For instance, if blue is coupled with a brighter color spectrum, like yellow or shades of orange (all of which are understood to promote appetite), blue can provide an accent to help bring a balance.
Of course, if you’re looking to add a bit of cool to a hot room in the house like the kitchen, blue can help there, too. Blue is cool, even as the oven heats up the house.
Blue in the bathroom
One cultural association we have with blue is that of water. Because the bathroom is where we have most of our day-to-day contact with the stuff, blue is a great thematic choice.

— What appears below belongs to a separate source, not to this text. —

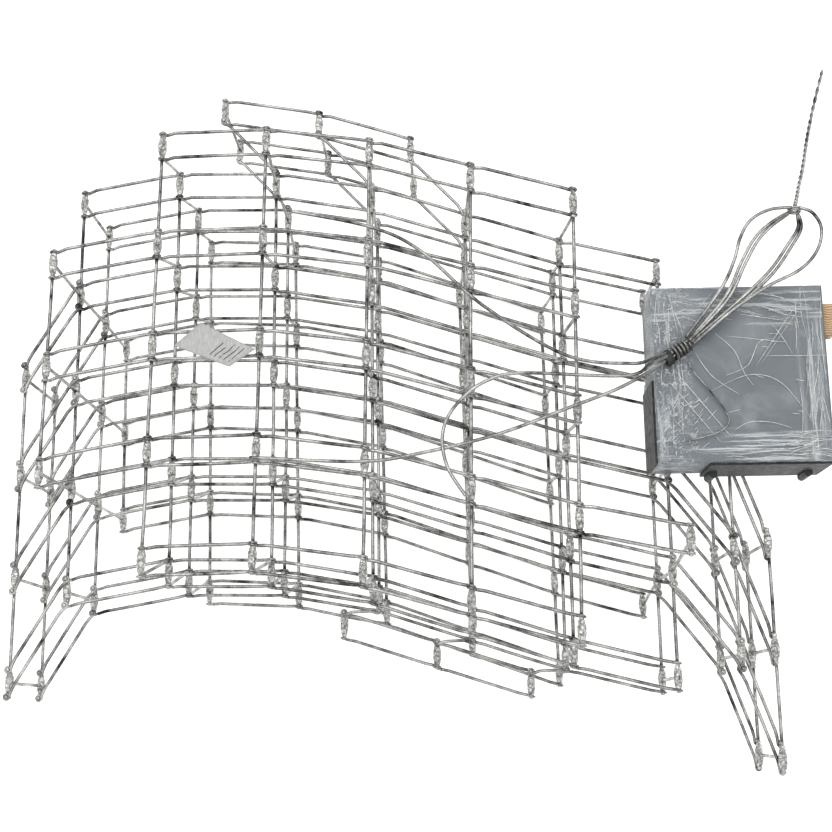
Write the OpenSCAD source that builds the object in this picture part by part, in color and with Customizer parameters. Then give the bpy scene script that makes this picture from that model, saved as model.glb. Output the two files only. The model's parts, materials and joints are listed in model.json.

And as mentioned above, blue is the coolest color there is (well, in terms of implied temperature, of course …). So, when you’re looking for comfort and relaxation – two big priorities in bathrooms – blue can be true.
Blue in the bedroom
Mixing colors in rooms like the bedroom can create a unique visual alchemy. And blue in the bedroom plays an important role in striking an important balance. Because blue is so calming, a blue bedroom is a popular chromatic choice for elements like curtains, bedding, blue artwork, and even blue accent walls.
That balance you decided to strike in the kitchen with blue can be struck here, too. After all, in the morning you’ve still got to wake up. So, why not use blue to hold down your needs for restfulness, and punctuate it with cheerier ‘morning’ colors, like yellows, and reds – a chair, throw cushions, an area rug, and other elements for when its time to get up and go. Blue in tandem with other bright and warm colors can bring your room to life, like waking up in the morning rested, and ready for the day.
Blue flooring & furnishings options
Natural stone flooring like slate tile floors, and modern porcelain tile flooring are go-to surfaces for blue shades in a space. For accent pieces, blue glass tile is a popular choice. These surfaces are especially effective in warmer climates, when visual temperatures, and actual ones too, demand a design element to offset them.
Blue furnishings add a sense of peacefulness and welcome solitude, making it great for your favorite chair in your reading nook, study, or spare room. Blue chairs, desks, loveseats, and other elements are well placed in household locations of quiet contemplation, or where clarity is vital. Blue vases, throw pillows, candles can add a dash of cool blue to neutral colored furnishings as well to gain these same sorts of psychological effects.
Why decorate with blue?
To add a calming influence in any area of your home, even in places in your home with the most activity, the presence of blue is at its most effective. Balanced against white, blue is conservative, and productive. It communicates trustworthiness, which is why shades of blue is used so often in company logos. Against yellows and orange spectrums, it keeps things fun, yet with a hint of efficiency too.
Blue is like the strong, silent type. It’s cool, it’s collected, it commands respect. After a day of activity at a frenetic pace, blue is the color of sanctuary, which is a big part of what a home should be for you.